Siapa yang benar-benar menjadi pembela rakyat di
negeri ini? Adakah tokoh-tokoh yang selalu berbicara tentang rakyat dan
mengidentikkan dirinya dengan “wong cilik” itu, benar-benar sebagai pembela
rakyat? Tidak. Itu hanyalah berlangsung saat mereka belum berkuasa. Ketika
mereka sudah berkuasa tidak lagi berbicara tentang rakyat. Tidak lagi nampak
pembelaan terhadap rakyat. Rakyat mereka lupakan.
Para tokoh yang sudah berkuasa dan pemimpin negara,
mereka hanyalah menyediakan waktunya dan perhatiannya bagi mereka yang dapat
melanggengkan kekuasaannya. Para pemilik modal, pengusaha, kelompok penekan,
dan jaringan lobby internasional, yang dekat dengan kekuasaan global.
Karena hakekatnya para penguasa lokal, yang sudah memenangkan pemilu, tak lain,
mereka itu hanyalah perpanjangan tangan dari kepentingan global.
Rakyat tugasnya selesai saat pemilihan selesai. Tidak
ada lagi mereka perannya. Dalam sistem demokrasi keterwakilan, di manapaun
mereka yang mendapatkan mandat sebagai wakil rakyat, dan dapat mengataskan
namakan rakyat, tidak pernah mereka benar-benar mengabdi kepada rakyat. Mereka
mengabdi kepada kekuasaan.
Dalam kontek sekarang ini di Indonesia, bagaimana
rakyat dihabisi oleh kekuatan”koalisi” partai-partai politik, yang tergabung
dalam Setgab yang menjadi pilar kekuasaan. Mereka menjadi pendukung
kekuasaan tanpa reserve. Mereka mendukung kebijakan pemerintah, betapapun
kebijakan itu sangat menyakitkan bagi rakyat.
Mengapa sesudah Soeharto lengser, tak juga berubah
nasib dan kehidupan rakyat? Justeru nasib rakyat semakin terpuruk. Karena
para pemimpin partai dan partai politik, termasuk mereka yang menjadi
wakil rakyat (DPR) bukan menjadi wakil rakyat. Tetapi, mereka semuanya hanyalah
mengabdi kepada para penguasa.
Para pemimpn partai politik memanipulasi rakyat, dan
membiarkan rakyat dengan nasibnya sendiri. Dalam setiap peristiwa politik, yang
manapun, tak nampak adanya keberpihakan mereka terhadap nasib rakyat.

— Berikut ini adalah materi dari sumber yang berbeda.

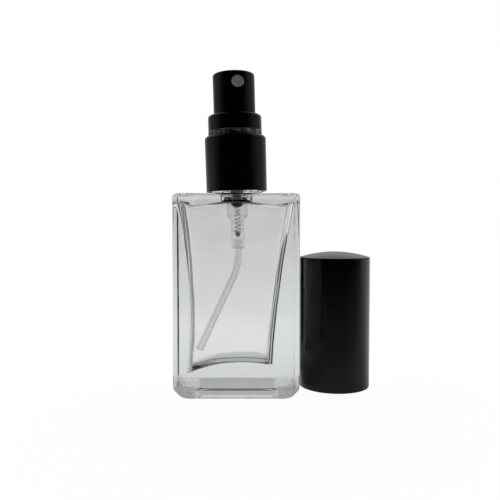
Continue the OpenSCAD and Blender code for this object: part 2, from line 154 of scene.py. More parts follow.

Lalu, apa maknanya rakyat berbondong-bondong ke kotak
suara,dan memilih wakil rakyat, dab para pemimpin negeri ini? Kalau
kemudian yang mereka pilih itu, hanyalah para pengkhianat. Mereka bersekongkol
menghancurkan rakyat. Seperti sekarang ini. Rakyat dibiarkan menderita sendiri.
Sekalipun mereka dengan cara-cara masing-masing terus
berusaha menipu rakyat dengan berbagai adegan, yang sangat menjijikkan.
Mendatangi para buruh, kuli, pedagang kaki lima, rumah-rumah kumuh, naik kereta
api, dan berlagak empati kepada rakyat, tapi semuanya hanyalah sandiwira yang
sangat menipu. Tak ada yang sungguh-sungguh dan jujur.
Lihat saja kalau mereka berkuasa, mereka pasti
mendahulukan “perut” mereka terlebih dahulu. Atau memuaskan mereka yang telah
berjasa, terutama para pemilik modal. Mereka yang lebih dahulu
mendapatkan ganjaran dari para penguasa baru itu. Bukan rakyat. Rakyat hanyalah
kebagian janji-janji di pemilu. Sesudah tidak ada lagi.
Para penguasa sesudah mereka dilantik menjadi
penguasa, ucapan pertama yang lakukan mengucapkan, "Selamat tinggal
rakyat". Sejatinya rakyat hanya menjadi komoditas politik, para pemimpin
partai politik, yang kemudian dijual kepada para penguasa yang zalim,
yang tidak pernah berpihak kepada rakyat. Wallahu’alam.